Addressing the Deer problem in Palo Alto

Douglas B. Moran

July 2004

The May 17th (2004) killing of a mountain lion triggered belated reporting of deer moving deeper into Palo Alto. I live in Barron Park neighborhood and, starting last winter, deer have been routinely seen at dawn—a normal feeding time—in the areas just east of Foothill Expressway. Starting in May, they have been seen repeatedly as close as a block from El Camino, including three times during daylight hours.

The initial controversies involving deer are likely to relate to traffic. Current procedures are too slow and cumbersome for the predictable problems: Collisions with deer—unlike those with pedestrians and bicyclists—typically inflict substantial damage to speeding autos.

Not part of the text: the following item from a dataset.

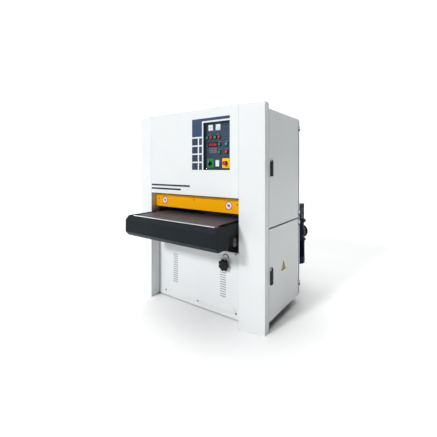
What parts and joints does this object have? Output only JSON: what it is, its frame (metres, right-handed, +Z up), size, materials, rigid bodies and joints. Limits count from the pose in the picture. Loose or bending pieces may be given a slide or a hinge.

Education campaigns are the routine first step, but having self-selected deer wear slogans such as "I look before I leap" have not proven successful.

Proposals to post "Deer Crossing" signs at trouble spots will generate opposition from multiple groups. Adjacent homeowners will worry that highlighting the "deer problem" will harm their property values. People in nearby neighborhoods will object because it could encourage drivers to avoid those areas, with that traffic being diverted onto their streets. Both these groups will cite the lack of formal criteria for determining whether a sign is warranted as justifying indefinite delay. Others will oppose the signs on philosophical grounds that signs do nothing to address what they see as the real problem: that all streets need to be made safe for deer. Similar groups will argue that such signs infringe upon the rights of deer, implicitly limiting them to only the designated crossing spots.

Hostility toward deer is very real and pervasive. "Speciesism" (aka Bio-bigotry) is so acceptable that the mainstream media routinely carries advice on how to keep deer out of your neighborhood—it is not just in books on gardening and landscaping, but in magazines, newspapers and even on TV.

People advocating acceptance of deer will label their opponents as NIMBYs (Not In My Back Yard). This is an outrageous misrepresentation - those opponents are typically just as concerned, if not more so, about their front yards.

Fear mongering is a common tactic to justify these attitudes. The actions of a relative few are used to brand all deer as inherently dangerous (example: "Deer: The most dangerous wild animal in the US"). Deer are also blamed for the increasing population of mountain lions, and for enticing young, naive lions to enter populated areas. This exacerbates existing tensions about local treatment of homeless mountain lions. These lions are commonly referred to as "transients" to gloss over the fact that they are children of local lions and are being forced out of the area by the scandalous unavailability of suitable home ranges.

Deer show a marked preference for residential neighborhoods with larger lots, and this represents a significant challenge for Palo Alto's Zoning and Land Use policies. These rules specify maximum densities for humans and domestic animals, but are silent on wild animals. With the city's Zoning Ordinance Update process nearing completion, there is little opportunity to ruminate on this. Currently a whole herd of deer could move into a neighborhood without preparing the EIR (Environmental Impact Report) that would be required for any analogous change.

Decisions on deer populations have unpredictable consequences when it comes to regional and state agencies. On one hand, attempting to exclude deer could create pressure from cities such as Woodside, Portola Valley and Los Altos Hills: They could claim that they have a disproportionately high deer-to-garden ratio and insist that Palo Alto provide its "fair share" of deer habitat. On the other hand, Sacramento often chooses the current situation as a baseline and then requires annual percentage expansion. If this happens, allowing more deer into Palo Alto now could create an artificially high baseline and the consequent disproportionate burden on Palo Alto in future years. Does Palo Alto need a "Deer Registry"—not to be confused with a Deer License—to get the data needed to understand this problem?

The issue of deer in Palo Alto is complex and multifaceted and inevitably controversial. Why wait for a crisis to make ill-considered decisions when we can start today?

Unpublished Guest Opinion - submitted to Palo Alto Weekly, but bumped by other submissions.